15th May 2018 11:31
LONDON (Alliance News) - Jackpotjoy PLC said Tuesday it narrowed its first-quarter loss compared to the previous year as the online bingo company raise its revenue.
In the three months to March 31, Jackpotjoy reported a pretax loss of GBP7.4 million, improved from GBP15.2 million a year prior.
The company's first-quarter revenue increased 13% to GBP80.7 million from GBP71.4 million a year before. The gaming revenue from the Jackpotjoy business - which makes up 74% of total revenue - increased by 7% year-on-year. The Vera&John business reported a gaming revenue increase of 35%.
Adjusted earnings before interest, tax, depreciation and amortisation decreased by 7% year-on-year reflecting, according to Jackpotjoy, the "planned increase" in marketing costs and the "application of point of consumption tax to gross gaming revenue" in the UK.
Average active customers per month grew 7% year-on-year to 256,699 in the twelve months to March 31.
Average real money gaming revenue per months grew 17% year-on-year to GBP24.5 million.

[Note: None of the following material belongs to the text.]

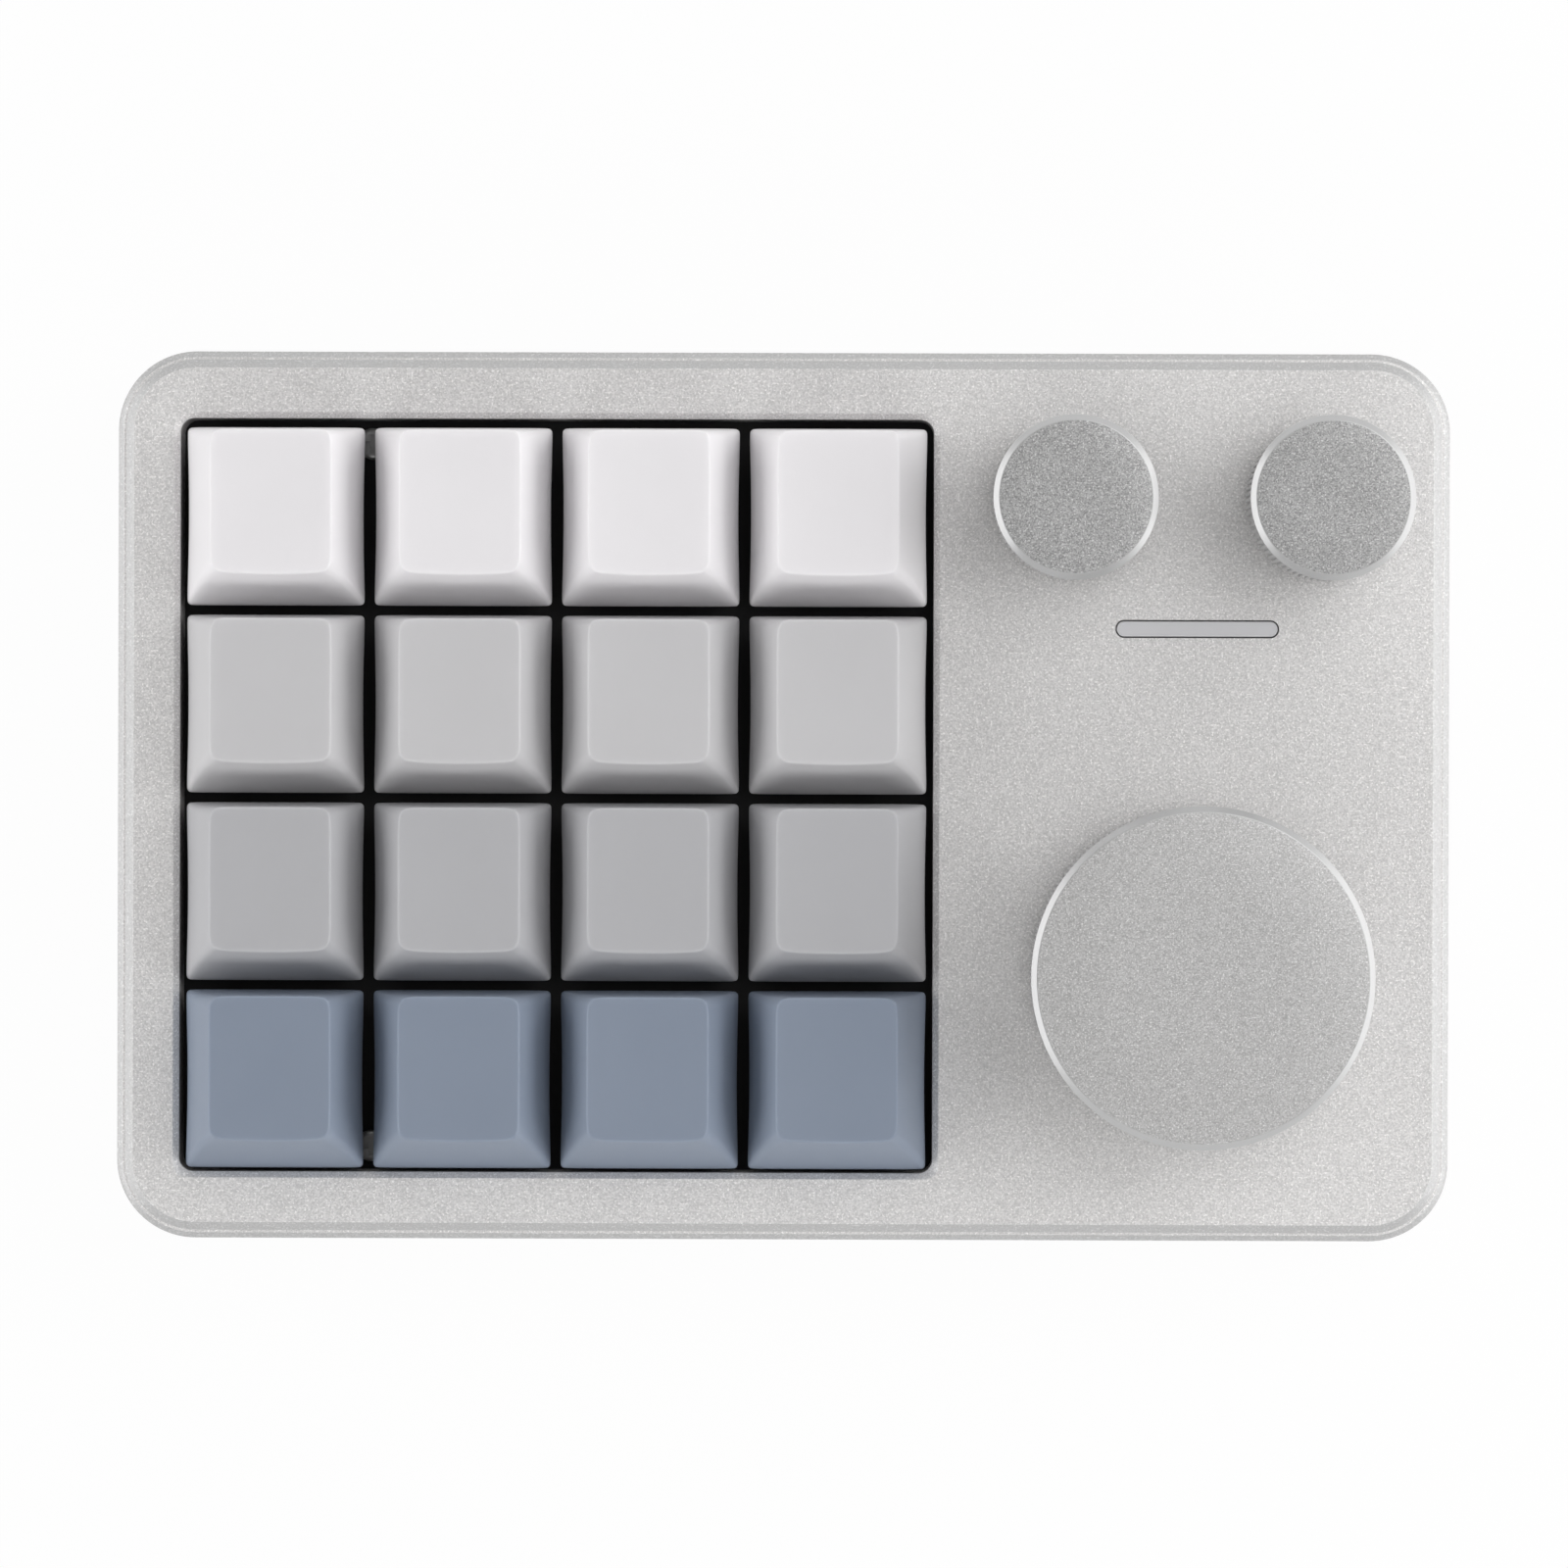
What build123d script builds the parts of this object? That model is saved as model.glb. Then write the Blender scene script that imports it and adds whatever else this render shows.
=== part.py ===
"""Desk macro keypad: a four by four key field and three push-and-turn knobs in a stepped metal case.

Millimetres. +X is to the right, +Y away from the user, +Z up. The origin is on the desk, under the
middle of the case. Rows are counted from the back and columns from the left.
"""
import os

from build123d import *

os.makedirs("parts", exist_ok=True)

# %% Driving dimensions: case
case_length = 135.4
case_width = 90.2
case_corner_radius = 8.0
case_wall = 4.5
bay_corner_radius = 6.0
rim_chamfer = 0.6
rim_ledge = 0.25
top_chamfer = 0.85
top_riser = 0.15
panel_thickness = 2.5
bottom_thickness = 2.4
bottom_inset = 0.4
bottom_chamfer = 0.8

# %% Driving dimensions: stack from the desk upwards
foot_stand = 1.6
board_standoff = 3.2
board_thickness = 1.6
plate_above_board = 5.0
plate_thickness = 1.5
well_depth = 6.5

# %% Driving dimensions: key field
key_rows = 4
key_columns = 4
key_gap = 0.85
key_field_shift = -0.3
well_margin = 6.39
well_gap = 0.605
well_corner_radius = 1.4
well_chamfer = 0.6
divider_wall = 3.0
plate_tab = 4.2
plate_tab_width = 6.0
plate_tab_radius = 1.5
plate_screw_inset = 4.7
tab_screw_inset = 26.1

# %% Driving dimensions: key switch
switch_hole = 14.0
switch_body = 13.9
switch_flange = 15.6
switch_flange_thickness = 0.8
switch_wall = 1.2
switch_floor = 1.0
switch_height = 6.6
switch_top_length = 10.2
switch_top_width = 10.6
switch_top_wall = 1.2
switch_side_wall = 0.8
key_travel = 4.0
post_diameter = 4.0
post_length = 3.3
post_bottom = 0.5
slider_length = 7.0
slider_width = 5.7
slider_floor_gap = 0.1
slider_clearance = 0.1
wing_span = 8.2
wing_width = 3.0
wing_height = 4.6
wing_clearance = 0.1
pole_diameter = 2.9
pole_clearance = 0.12
pole_floor_gap = 0.1
cross_span = 4.0
cross_height = 3.6
cross_arm_across = 1.3
cross_arm_along = 1.1
spring_diameter = 4.4
spring_wire = 0.26
spring_turns = 8
spring_clearance = 0.12
spring_pocket = 4.5

# %% Driving dimensions: keycap
keycap_skirt = 18.2
keycap_skirt_radius = 0.9
keycap_height = 8.2
keycap_pressed_gap = 1.5
keycap_top_length = 12.2
keycap_top_width = 14.4
keycap_top_radius = 1.5
keycap_top_shift = 1.45
keycap_wall = 1.2
keycap_roof = 1.4
keycap_dish_depth = 0.55
keycap_post_diameter = 5.5
cross_clearance = 0.03
cross_socket_depth = 3.9

# %% Driving dimensions: knobs and their encoders
encoder_left_share = 0.2351
encoder_right_share = 0.1034
small_knob_inset = 15.1
large_knob_inset = 27.2
small_knob_share = 0.3223
large_knob_share = 0.67
knob_height = 15.0
knob_pressed_gap = 0.5
knob_chamfer = 0.58
knob_collar = 0.6
knob_groove_width = 0.35
knob_groove_depth = 0.35
knob_grip_step = 0.18
knob_foot_chamfer = 0.4
knob_recess_share = 0.59
knob_recess_depth = 3.4
large_knob_hub_radius = 7.0
large_knob_wall = 3.2
large_knob_roof = 4.0
encoder_length = 12.0
encoder_width = 11.7
encoder_base_height = 5.7
encoder_base_floor = 1.0
encoder_drum_radius = 5.2
encoder_cover_thickness = 0.8
encoder_lug_width = 2.1
encoder_lug_thickness = 0.4
bushing_radius = 3.5
bushing_length = 7.0
bushing_hole_clearance = 0.2
shaft_radius = 3.0
shaft_length = 15.0
shaft_clearance = 0.03
shaft_flat_offset = 1.5
shaft_flat_length = 7.0
shaft_tip_gap = 1.0
shaft_key_radius = 2.0
shaft_key_half_flat = 1.5
shaft_shoulder_gap = 0.2
shaft_end_gap = 0.3
push_travel = 0.5
rotor_radius = 5.0
rotor_thickness = 1.8
rotor_hub_radius = 3.2
rotor_clearance = 0.2
grub_radius = 1.5
grub_length = 4.0
grub_clearance = 0.03
grub_height = 6.2
grub_socket = 1.5
grub_socket_depth = 1.5

# %% Driving dimensions: light bar, port, fasteners, feet and board parts
light_bar_length = 16.35
light_bar_width = 1.57
light_bar_inset = 28.0
light_bar_gap = 0.12
light_bar_sink = 0.1
light_flange_margin = 1.4
light_flange_thickness = 1.0
light_source_side = 2.0
light_source_height = 0.8
light_source_spacing = 4.5
light_source_count = 4
port_shell_length = 8.94
port_shell_height = 3.16
port_shell_wall = 0.3
port_depth = 7.3
port_mouth_depth = 6.2
port_tongue_length = 6.69
port_tongue_height = 0.7
port_tongue_depth = 4.45
port_clearance = 0.12
plug_recess_length = 12.6
plug_recess_height = 7.0
plug_recess_depth = 1.8
plug_recess_radius = 2.4
case_screw_radius = 1.0
case_screw_length = 10.0
case_screw_head_radius = 1.9
case_screw_corner_inset = 4.6
screw_radius = 1.0
screw_length = 5.0
screw_head_radius = 1.6
screw_head_height = 1.3
screw_head_edge = 0.5
cross_recess_length = 1.9
cross_recess_width = 0.5
cross_recess_depth = 0.7
screw_fit = 0.02
screw_clearance = 0.12
standoff_radius = 1.6
standoff_hex_radius = 2.5
standoff_press_radius = 2.0
standoff_press_depth = 1.4
board_screw_share = 0.6055
board_screw_drop = 19.0
board_screw_front_drop = 15.5
board_post_radius = 2.5
board_post_hole_floor = 0.8
foot_radius = 5.0
foot_pocket_depth = 0.4
foot_pocket_clearance = 0.1
foot_edge = 0.4
foot_inset_x = 11.0
foot_inset_y = 10.0
bay_clearance = 0.3
controller_side = 7.0
controller_height = 1.4
crystal_length = 3.2
crystal_width = 2.5
crystal_height = 0.8
socket_length = 10.9
socket_width = 4.6
socket_height = 1.85
socket_offset_x = -0.6
socket_offset_y = 4.6
diode_length = 2.7
diode_width = 1.6
diode_height = 1.2
diode_offset_y = -6.0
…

The monthly real money gaming revenue per average active customer increased 9% year-on-year to GBP95.
Looking forward, Jackpotjoy said reducing the company's net debt, currently GBP379.9 million, remains a "key strategic target" of the company. It believes "significant growth opportunities" exist in the UK.
After a "solid start" to 2018 the company believes its full-year outlook is "positive" and the company is trading "in line with expectations".

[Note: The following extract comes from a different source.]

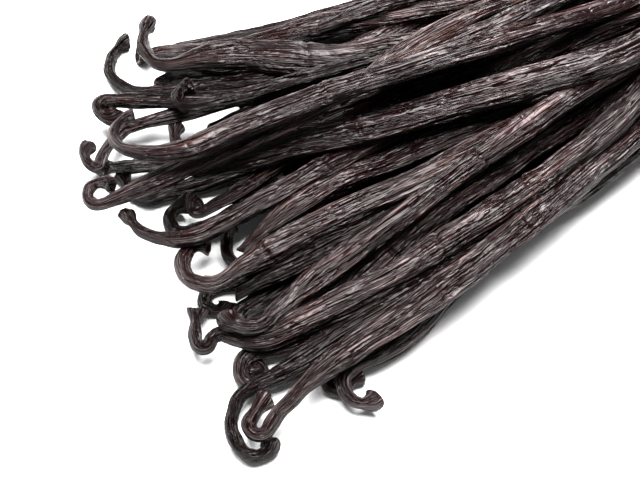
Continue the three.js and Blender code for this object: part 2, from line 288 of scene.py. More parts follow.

Executive Chairman Neil Goulden said: "The first quarter has seen a continuation in the good underlying momentum we saw in 2017. Group revenues were up 13% with Jackpotjoy, our largest business segment, up 7%, and Vera&John, up 35%, as both new and existing players continue to have a high level of engagement with our portfolio of games. Adjusted earnings before interest, tax, depreciation and amortisation decreased 7% year-on-year impacted by our TV advertising campaign in the UK, along with the introduction of the application of point of consumption tax to gross gaming revenue in the fourth quarter last year.
"As we have previously flagged, the investment in TV advertising will continue in the second quarter of 2018 including a campaign-launch in Spain. I am confident that we will continue to drive good growth and attractive returns for our shareholders over the remainder of the 2018 financial year and beyond"
Shares in Jackpotjoy were up 2.3% Tuesday to 850.00 pence each.